What is ShopBench
This is not a one-shot QA test. It is a continuous operating environment where inventory, cash, customer flow, weather, staff status, and events keep changing day by day.
It is designed to measure whether an agent can run a business over time, not just answer a single prompt well.
Model Task (What happens each day)
- Read the morning brief: weather, events, inventory, cash, staff, and in-transit orders.
- Use tools to make decisions: inspect data, restock, set prices, run promotions, assign shifts, launch marketing, etc.
- End the turn: when the model responds without tool calls, the day is settled automatically.
- Repeat for 30 days: this forms one complete benchmark run.
Available Decision Actions
- Information: inventory, financials, sales history, suppliers, weather, competitors, employee status.
- Operations: purchase goods, set price, run promotion, adjust hours, dispose inventory.
- Personnel: hire, fire, assign shift.
- Finance: take loan, repay loan.
- Strategy: negotiate supplier, upgrade store, launch marketing.
How Scoring Works (Core)
Score = final cash - starting cash - outstanding loans
In the current setup, end-of-run inventory is not counted toward the final score. The benchmark therefore rewards real cash conversion within the fixed 30-day window.

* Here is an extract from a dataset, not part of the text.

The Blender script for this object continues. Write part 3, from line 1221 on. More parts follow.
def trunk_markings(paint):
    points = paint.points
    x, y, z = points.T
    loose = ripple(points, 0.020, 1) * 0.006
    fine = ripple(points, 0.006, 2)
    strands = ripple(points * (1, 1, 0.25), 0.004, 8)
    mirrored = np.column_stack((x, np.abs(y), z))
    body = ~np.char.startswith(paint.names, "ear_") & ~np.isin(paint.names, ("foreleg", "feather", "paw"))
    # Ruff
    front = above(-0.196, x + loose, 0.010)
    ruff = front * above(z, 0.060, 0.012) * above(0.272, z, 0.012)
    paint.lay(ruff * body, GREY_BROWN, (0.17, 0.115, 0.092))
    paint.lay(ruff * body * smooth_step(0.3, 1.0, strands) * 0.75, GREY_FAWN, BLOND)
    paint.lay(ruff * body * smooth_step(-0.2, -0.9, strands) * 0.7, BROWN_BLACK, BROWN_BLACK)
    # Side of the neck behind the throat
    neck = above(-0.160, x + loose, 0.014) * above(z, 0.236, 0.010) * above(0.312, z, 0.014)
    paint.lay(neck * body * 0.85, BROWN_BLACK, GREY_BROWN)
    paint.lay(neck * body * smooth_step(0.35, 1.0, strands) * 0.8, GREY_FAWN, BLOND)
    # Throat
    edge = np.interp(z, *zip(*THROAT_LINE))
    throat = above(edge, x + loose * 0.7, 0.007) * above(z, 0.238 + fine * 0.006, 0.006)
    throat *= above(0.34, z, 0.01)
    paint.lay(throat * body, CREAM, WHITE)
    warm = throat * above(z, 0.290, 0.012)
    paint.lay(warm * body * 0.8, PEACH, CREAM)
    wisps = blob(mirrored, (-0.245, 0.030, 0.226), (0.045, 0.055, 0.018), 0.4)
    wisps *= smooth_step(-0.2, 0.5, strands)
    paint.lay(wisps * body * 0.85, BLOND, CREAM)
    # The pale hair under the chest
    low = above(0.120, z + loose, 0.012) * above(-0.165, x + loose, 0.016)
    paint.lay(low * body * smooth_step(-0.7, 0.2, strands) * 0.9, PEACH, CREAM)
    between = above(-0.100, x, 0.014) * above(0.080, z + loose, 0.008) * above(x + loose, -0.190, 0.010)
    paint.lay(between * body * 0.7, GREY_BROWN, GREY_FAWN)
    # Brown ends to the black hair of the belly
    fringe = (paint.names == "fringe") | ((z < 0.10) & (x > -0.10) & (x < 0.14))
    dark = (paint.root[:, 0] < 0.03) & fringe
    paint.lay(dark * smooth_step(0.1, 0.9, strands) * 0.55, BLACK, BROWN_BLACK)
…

Three terms to distinguish:- Revenue scaling ability: how much sales volume the model can generate.
- Accounting gross profit: revenue minus COGS of sold items.
- Cash conversion ability: whether spending is converted back into cash in time.
What Capabilities It Evaluates
- Execution reliability: valid and consistent tool use with low error rate.
- Inventory and cash control: avoid overstocking and cash lock-up.
- Profit quality: improve net outcomes, not just top-line revenue.
- Stability over time: maintain robust decisions across many sequential days.
How to Reproduce Quickly
1) Run one benchmark simulation:
pnpm run:bench -- --model openai/gpt-5.3-codex --api-key <YOUR_KEY>
2) Start the web dashboard:
pnpm --filter @shopbench/web dev
Then open the site to view Leaderboard, Compare, Report, and Replay pages.